Error messaging improved for installation failures of non-supported operating systems.

Supported transformers datasets version capped for compatibility with pipelines.

v1.0.0

1 year ago

New Features:

Support added for running multiple models with the same engine when using the Elastic Scheduler.
When using the Elastic Scheduler, the caller can now use the num_streams argument to tune the number of requests that are processed in parallel.
Pipeline and annotation support added and generalized for transformers, yolov5, and torchvision.
Documentation additions made for transformers, yolov5, torchvision, and serving that focus on model deployment for the given integrations.
AWS SageMaker example created.

Changes:

Click as a root dependency added as the new preferred route for CLI invocation and arg management.

Performance:

Inference performance has been improved for unstructured sparse quantized models on AVX2 and AVX-512 systems that do not support VNNI instructions.
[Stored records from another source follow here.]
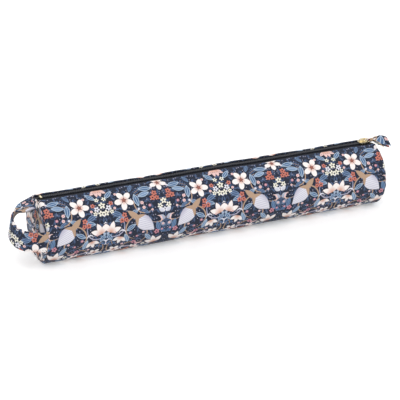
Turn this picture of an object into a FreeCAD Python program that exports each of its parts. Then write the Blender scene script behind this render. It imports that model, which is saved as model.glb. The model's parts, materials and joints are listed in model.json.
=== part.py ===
import FreeCAD, Part
import math
import os

# A zipped round case for brushes: a padded cloth tube with a round panel sewn in each end, a zip
# along the whole top and a cloth loop at the left end. X runs along the tube, the front is -Y and
# Z is up. The origin is the middle of the flattened strip that the case rests on.

os.makedirs("parts", exist_ok=True)
doc = FreeCAD.newDocument("BrushCase")

# Driving dimensions, in millimetres and degrees.
DIMENSIONS = {
    "tube_length": 400.0,
    "tube_radius": 36.0,
    "base_flat_width": 20.0,
    "cloth_thickness": 0.8,
    "padding_thickness": 2.0,
    "lining_thickness": 0.6,
    "layer_gap": 0.05,
    "binding_width": 8.0,
    "binding_thickness": 1.2,
    "mouth_end_margin": 50.0,
    "lip_gap": 0.3,
    "zip_band_width": 14.0,
    "tape_outer_width": 26.0,
    "tape_slot_width": 1.8,
    "tape_thickness": 0.6,
    "tape_margin": 0.4,
    "tooth_pitch": 2.0,
    "tooth_depth": 0.9,
    "tooth_height": 1.6,
    "chain_width": 5.6,
    "chain_slot_width": 1.0,
    "stop_end_margin": 4.5,
    "stop_length": 2.0,
    "stop_height": 1.9,
    "slider_length": 10.0,
    "slider_width": 8.4,
    "slider_plate": 1.0,
    "slider_corner": 1.6,
    "slider_clearance": 0.2,
    "slider_stop_gap": 1.5,
    "slider_flange": 0.8,
    "slider_flange_height": 1.6,
    "slider_post_length": 2.4,
    "slider_post_width": 0.6,
    "tape_clearance": 0.5,
    "bail_length": 6.4,
    "bail_width": 2.0,
    "bail_height": 3.2,
    "bail_wall": 0.6,
    "bail_end_wall": 1.2,
    "ring_radius": 3.4,
    "ring_wire_radius": 0.5,
    "ring_clearance": 0.35,
    "eye_wall": 0.35,
    "eye_half_angle": 24.0,
    "leaf_yaw": -35.0,
    "leaf_length": 24.0,
    "leaf_width": 10.0,
    "leaf_thickness": 1.6,
    "tie_offset": 3.4,
    "tie_length": 1.4,
    "tie_wall": 0.5,
    "twine_radius": 0.45,
    "knot_radius": 1.2,
    "long_tail": 15.0,
    "short_tail": 9.0,
    "tail_spread": 28.0,
    "strap_width": 22.0,
    "strap_cloth": 0.9,
    "strap_backing": 0.7,
    "strap_reach": 31.0,
    "strap_layer_gap": 0.3,
    "strap_edge_inset": 2.6,
    "strap_top_inset": 7.4,
    "strap_top_offset": 8.0,
}
sheet = doc.addObject("Spreadsheet::Sheet", "Sizes")
for row, (alias, value) in enumerate(DIMENSIONS.items(), start=1):
    sheet.set(f"A{row}", alias)
    sheet.set(f"B{row}", str(value))
    sheet.setAlias(f"B{row}", alias)
doc.recompute()


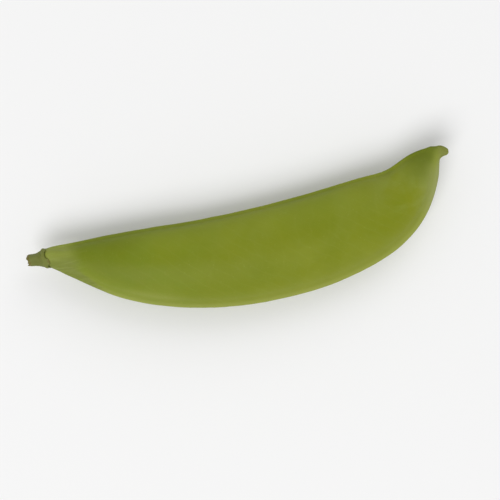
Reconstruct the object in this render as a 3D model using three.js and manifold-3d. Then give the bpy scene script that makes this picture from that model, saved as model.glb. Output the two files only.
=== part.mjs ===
// A sugar snap pea, picked and lying on its side, in millimetres, +Z up.
//
// The pod is one grown solid: two fleshy valves that meet at two seams, a neck at the stem end and
// a beak at the other. +X runs from the stem end to the beak, +Y points to the ventral seam, the
// nearly straight one that the peas hang from, and -Y to the dorsal seam, the round one.
// The stem stub is the short end of the stalk with the torn ring of the calyx.
// The origin is under the middle of the object's box, on the surface that it lies on.
import * as THREE from "three";
import { mergeVertices } from "three/addons/utils/BufferGeometryUtils.js";
import Module from "manifold-3d";

const wasm = await Module();
wasm.setup();

// Driving dimensions. The sections and the stub's outline below share one frame, which has its
// origin at the stub's broken end and its X axis on the line from there to the beak's tip.
const NECK_X = 3.2; // where the pod's neck face stands
const STUB_GAP = 0.1; // clearance between the neck face and the stub
const SEAM_PINCH = 1.06; // 1 is an elliptical section, more pinches it towards the seams
const VENTRAL_BIAS = 0.14; // how much fuller the section is on the ventral side, where the peas hang
const PEA_COUNT = 7;
const PEA_FIRST_X = 19;
const PEA_SPACING = 8.2;
const PEA_ACROSS = 0.2; // a pea's place between the section's middle, 0, and the ventral seam, 1
const PEA_REACH = 3.1; // how far a pea's swelling spreads over the valve
const PEA_RISE = 0.38; // how much it lifts the valve
const REST_FLAT = 0.2; // depth of the flat that the pod's weight presses where it lies
const POD_FACETS = { around: 36, along: 56 };
const STUB_FACETS = 20;

// Sections of the pod from neck to beak: x, y and z of a point on the ventral seam, x, y and z of
// the point across from it on the dorsal seam, and half of the pod's thickness there.
// The end sections are single points, which close the shape. The pod lies rolled a little towards
// its ventral seam, so the dorsal seam stands higher.
const SECTIONS = [
  [NECK_X, -0.2, 0.45, NECK_X, -0.2, 0.45, 0],
  [NECK_X, 1.6, 0.5, NECK_X, -2.0, 0.45, 1.7],
  [4.7, 1.8, 0.45, 4.5, -2.8, 0.5, 2.05],
  [8.6, 1.35, 0.2, 8.0, -5.5, 0.6, 2.65],
  [13.6, 1.05, 0.0, 12.1, -9.3, 0.65, 3.45],
  [20.2, 0.55, -0.15, 18.6, -13.25, 0.65, 4.3],
  [29.0, -0.5, -0.3, 27.5, -16.45, 0.7, 5.0],
  [38.0, -1.2, -0.3, 37.0, -18.55, 0.75, 5.3],
  [47.0, -1.45, -0.25, 46.6, -19.2, 0.8, 5.35],
  [56.0, -1.25, -0.15, 56.0, -18.6, 0.85, 5.15],
  [63.0, -1.0, 0.0, 64.0, -16.8, 0.9, 4.6],
  [67.4, -1.35, 0.15, 69.9, -13.9, 0.95, 3.85],
  [70.2, -0.35, 0.3, 73.5, -10.7, 1.0, 3.0],
  [72.7, 0.8, 0.5, 75.8, -7.2, 1.1, 2.1],
  [75.2, 1.15, 0.8, 77.3, -4.1, 1.2, 1.35],
  [77.3, 1.2, 1.1, 78.0, -2.15, 1.35, 0.9],
  [78.8, 1.15, 1.35, 78.7, -1.7, 1.45, 0.72],
  [79.8, 0.7, 1.5, 79.5, -1.5, 1.5, 0.55],
  [80.1, -0.45, 1.55, 80.1, -0.45, 1.55, 0],
];

// Outline of the stub from the middle of its broken end to the middle of the face at the neck, as
// [distance along it, radius]. The calyx ring is its wide end.
const STUB_OUTLINE = [
  [0.25, 0],
  [0.0, 0.6],
  [0.15, 0.98],
  [0.6, 1.12],
  [1.5, 1.15],
  [2.2, 1.3],
  [2.6, 1.6],
  [2.85, 1.85],
  [NECK_X - STUB_GAP, 1.7],
  [NECK_X - STUB_GAP, 0],
];

// The section past a, as far from it as b is on its other side, so that the curve ends at a.
const beyond = (a, b) => a.map((value, i) => 2 * value - b[i]);
const GUIDES = [
  beyond(SECTIONS.at(0), SECTIONS.at(1)),
  ...SECTIONS,
  beyond(SECTIONS.at(-1), SECTIONS.at(-2)),
];

// The section at t, from 0 at the neck to 1 at the tip, on a cubic B-spline that follows the
// sections more smoothly than they were set down.
function sectionAt(t) {
  const spans = SECTIONS.length - 1;
  const span = Math.min(Math.floor(t * spans), spans - 1);
  const f = t * spans - span;
  const weights = [
    (1 - f) ** 3 / 6,
    (3 * f ** 3 - 6 * f ** 2 + 4) / 6,
    (1 + 3 * f + 3 * f ** 2 - 3 * f ** 3) / 6,
    f ** 3 / 6,
  ];
  return SECTIONS[0].map((_, i) => weights.reduce((sum, weight, k) => sum + weight * GUIDES[span + k][i], 0));
}

// How far the peas lift the valve at a point of the pod that is x along it and u across it, where
// u runs from -1 at the dorsal seam to 1 at the ventral seam and halfWidth is the section's.
function peaRise(x, u, halfWidth) {
  let rise = 0;
  for (let i = 0; i < PEA_COUNT; i += 1) {
    const along = x - (PEA_FIRST_X + i * PEA_SPACING);
    const across = (u - PEA_ACROSS) * halfWidth;
    rise += Math.exp(-(along ** 2 + across ** 2) / (2 * PEA_REACH ** 2));
  }
  return PEA_RISE * rise;
}

// A point of the pod's surface, from the neck at t = 0 to the beak's tip at t = 1, and round by
// angle from the ventral seam at 0, over the upper valve, to the dorsal seam at pi and back under.
function podPoint(t, angle) {
  const section = sectionAt(t);
  const ventral = new THREE.Vector3(...section.slice(0, 3));
  const dorsal = new THREE.Vector3(...section.slice(3, 6));
  const half = section[6];
  const u = Math.cos(angle);
  const side = Math.sin(angle);
  const middle = new THREE.Vector3().addVectors(ventral, dorsal).divideScalar(2);
  const reach = new THREE.Vector3().subVectors(ventral, dorsal).divideScalar(2);
  const point = middle.addScaledVector(reach, u);
  const rise = half * (1 + VENTRAL_BIAS * u) + peaRise(point.x, u, reach.length()) * Math.min(half, 1);
  point.z += Math.sign(side) * rise * Math.abs(side) ** SEAM_PINCH;
  point.x = Math.max(point.x, NECK_X);
  return point;
}

// A closed geometry with shared corners, as a solid that can be cut.
function solidOf(geometry) {
  geometry.deleteAttribute("normal");
  geometry.deleteAttribute("uv");
  const merged = mergeVertices(geometry);
  const mesh = new wasm.Mesh({
    numProp: 3,
    vertProperties: merged.getAttribute("position").array,
    triVerts: merged.index.array,
  });
  return new wasm.Manifold(mesh);
}

// A sphere's grid with every corner moved to its place on the pod, then cut flat underneath.
function podGeometry() {
  const { around, along } = POD_FACETS;
  const geometry = new THREE.SphereGeometry(1, around, along);
  const position = geometry.getAttribute("position");
  for (let row = 0; row <= along; row += 1) {
    const t = 1 - row / along;
    const isTip = row === 0 || row === along;
    for (let column = 0; column <= around; column += 1) {
      const angle = isTip ? 0 : ((column % around) / around) * 2 * Math.PI;
      const point = podPoint(t, angle);
      position.setXYZ(row * (around + 1) + column, point.x, point.y, point.z);
    }
  }
  geometry.computeBoundingBox();
  const { min, max } = geometry.boundingBox;
  const margin = 1;
  const below = new THREE.BoxGeometry(max.x - min.x + margin, max.y - min.y + margin, margin);
  below.translate((min.x + max.x) / 2, (min.y + max.y) / 2, min.z + REST_FLAT - margin / 2);
  const mesh = solidOf(geometry).subtract(solidOf(below)).getMesh();
  const pod = new THREE.BufferGeometry();
  pod.setAttribute("position", new THREE.BufferAttribute(mesh.vertProperties, 3));
  pod.setIndex(new THREE.BufferAttribute(mesh.triVerts, 1));
  return pod;
}

function stubGeometry() {
  const outline = STUB_OUTLINE.map(([along, radius]) => new THREE.Vector2(radius, along));
  const geometry = new THREE.LatheGeometry(outline, STUB_FACETS);
  geometry.rotateZ(-Math.PI / 2);
  return geometry;
}

const skin = new THREE.MeshStandardMaterial({ color: 0x7f8f2e, roughness: 0.5, metalness: 0 });
const pod = new THREE.Mesh(podGeometry(), skin);
pod.name = "pod";

const stalk = new THREE.MeshStandardMaterial({ color: 0x97a05c, roughness: 0.75, metalness: 0 });
const stub = new THREE.Mesh(stubGeometry(), stalk);
stub.name = "stem_stub";
stub.position.set(0, SECTIONS[0][1], SECTIONS[0][2]);

const pea = new THREE.Group();
pea.add(pod, stub);

// The group is moved so that the origin lies under the middle of its box.
const box = new THREE.Box3().setFromObject(pea, true);
const middle = box.getCenter(new THREE.Vector3());
pea.position.set(-middle.x, -middle.y, -box.min.z);

export default pea;
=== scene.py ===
import math

import bpy
import numpy as np
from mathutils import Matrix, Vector, noise


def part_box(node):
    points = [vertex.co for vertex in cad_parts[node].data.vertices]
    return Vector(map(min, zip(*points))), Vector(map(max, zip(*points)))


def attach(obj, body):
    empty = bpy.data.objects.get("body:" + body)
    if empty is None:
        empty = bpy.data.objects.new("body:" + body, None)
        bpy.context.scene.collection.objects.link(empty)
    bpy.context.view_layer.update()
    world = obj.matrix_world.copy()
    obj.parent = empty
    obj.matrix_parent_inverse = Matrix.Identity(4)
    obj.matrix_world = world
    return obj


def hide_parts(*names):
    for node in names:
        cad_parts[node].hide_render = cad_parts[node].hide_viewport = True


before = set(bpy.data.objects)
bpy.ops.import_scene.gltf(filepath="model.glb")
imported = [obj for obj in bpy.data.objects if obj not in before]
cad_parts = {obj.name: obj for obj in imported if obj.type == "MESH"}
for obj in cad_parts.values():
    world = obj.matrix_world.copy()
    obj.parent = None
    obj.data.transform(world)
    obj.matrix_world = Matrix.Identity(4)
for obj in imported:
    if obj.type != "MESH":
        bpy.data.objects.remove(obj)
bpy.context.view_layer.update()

# ------------------------------------------------------------------------------------------------
# The pod: the whole fruit, grown as one piece, two thick juicy valves closed over a row of young
# peas. They meet at the ventral seam, a grooved double rib that the peas hang from, and at the pale
# single rib of the dorsal seam. One end narrows to a solid neck, the other to a hooked beak.
MM = 0.001

# Sections from the neck to the tip of the beak, in millimetres from the broken end of the stalk:
# x, y and z of the ventral seam, x, y and z of the dorsal seam, and half of the pod's thickness.
POD_SECTIONS = np.array([
    (3.2, 1.25, 0.50, 3.2, -1.65, 0.45, 1.4),
    (3.6, 1.65, 0.50, 3.5, -2.05, 0.45, 1.75),
    (4.9, 1.75, 0.45, 4.7, -2.8, 0.5, 2.05),
    (8.6, 1.35, 0.20, 8.0, -5.5, 0.6, 2.65),
    (13.6, 1.05, 0.00, 12.1, -9.3, 0.65, 3.45),
    (20.2, 0.55, -0.15, 18.6, -13.25, 0.65, 4.3),
    (29.0, -0.5, -0.30, 27.5, -16.45, 0.70, 5.0),
    (38.0, -1.2, -0.30, 37.0, -18.55, 0.75, 5.3),
    (47.0, -1.45, -0.25, 46.6, -19.2, 0.80, 5.35),
    (56.0, -1.25, -0.15, 56.0, -18.6, 0.85, 5.15),
    (63.0, -1.0, 0.00, 64.0, -16.8, 0.90, 4.6),
    (67.4, -1.35, 0.15, 69.9, -13.9, 0.95, 3.85),
    (70.2, -0.35, 0.30, 73.5, -10.7, 1.00, 3.0),
    (72.7, 0.8, 0.50, 75.8, -7.2, 1.10, 2.1),
    (75.2, 1.15, 0.80, 77.3, -4.1, 1.20, 1.35),
    (77.2, 1.2, 1.10, 77.95, -2.05, 1.35, 0.88),
    (78.7, 1.05, 1.35, 78.5, -1.35, 1.45, 0.7),
    (79.6, 0.5, 1.50, 79.1, -1.25, 1.50, 0.56),
    (80.1, -0.2, 1.55, 79.55, -1.35, 1.55, 0.42),
])
RING_CORNERS = 40
RING_STEP, FINE_SECTIONS = 0.8, 600  # the fine ones only measure the pod's middle line
CROWDING = 0.2  # how much closer the corners stand at the seams, for the ribs
SEAM_PINCH = 1.25  # 1 is an elliptical section, more draws it in towards the seams
DORSAL_KEEL = 0.15  # how much more it is drawn in at the dorsal seam, and less at the ventral seam
VENTRAL_BIAS = 0.14  # how much fuller the section is on the ventral side, where the peas hang

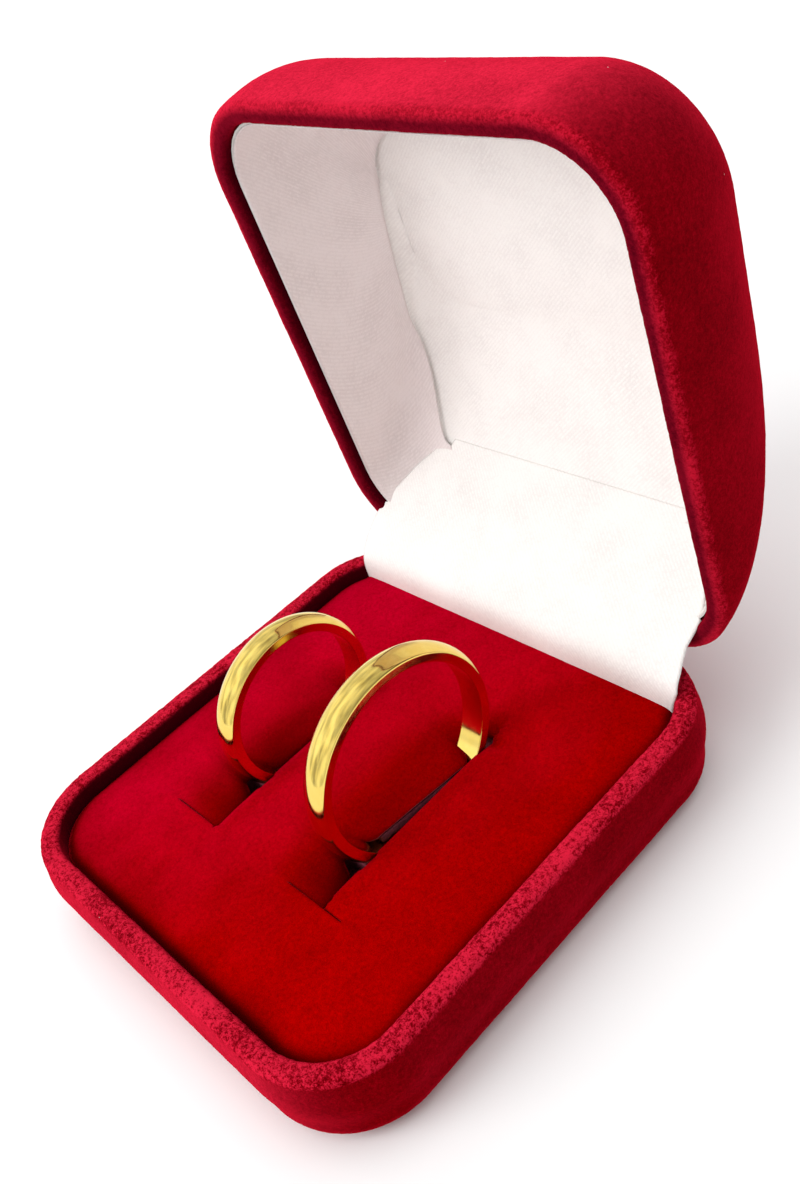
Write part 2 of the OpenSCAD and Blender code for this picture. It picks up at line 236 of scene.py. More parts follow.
def make(name, points, faces, material, uv=None, values=None, closed=True):
    """A mesh object from points in millimetres, shaded smooth; a closed one gets its normals outwards."""
    mesh = bpy.data.meshes.new(name)
    faces = [list(map(int, f)) for f in faces]
    mesh.from_pydata((np.asarray(points) * MM).tolist(), [], faces)
    for key, numbers in (values or {}).items():
        mesh.attributes.new(key, "FLOAT", "POINT").data.foreach_set("value", np.asarray(numbers, np.float32))
    if uv is not None:
        layer = mesh.uv_layers.new(name="cloth")
        corner = np.zeros(len(mesh.loops), int)
        mesh.loops.foreach_get("vertex_index", corner)
        layer.data.foreach_set("uv", (np.asarray(uv)[corner] * MM).astype(np.float32).ravel())
    obj = bpy.data.objects.new(name, mesh)
    bpy.context.scene.collection.objects.link(obj)
    shape = bmesh.new()
    shape.from_mesh(mesh)
    if closed:
        bmesh.ops.recalc_face_normals(shape, faces=shape.faces)
    for face in shape.faces:
        face.smooth = True
    shape.to_mesh(mesh)
    shape.free()
    for m in material if isinstance(material, (list, tuple)) else [material]:
        mesh.materials.append(m)
    return obj


def place(obj, body, slot, *nodes):
    """obj rides on a body and stands for these CAD nodes, which it hides; slot is not used."""
    if body:
        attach(obj, body)
    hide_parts(*nodes)
    return obj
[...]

This includes up to 20% on BERT and 45% on ResNet-50.

Resolved Issues:

When a layer operates on a dataset larger than 2GB, potential crashes no longer happen.
Assertion error addressed for Reduce operations where the reduction axis is of length 1.
Rare assertion failure addressed related to Tensor Columns.
When running the DeepSparse Engine on a system with a non-uniform system topology, model compilation now properly terminates.

Known Issues:

In rare cases, the engine may crash with an assertion failure during model compilation for a convolution with a 1x1 kernel with 2x2 convolution strides; hotfix forthcoming.
The engine will crash with an assertion failure when setting the num_streams parameter to fewer than the number of NUMA nodes; hotfix forthcoming.
In rare cases, the engine may enter an infinite loop when an operation has multiple inputs coming from the same source; hotfix forthcoming.

v0.12.2

2 years ago

This is a patch release for 0.12.0 that contains the following changes:

Protobuf is restricted to version < 4.0 as the newer version breaks ONNX.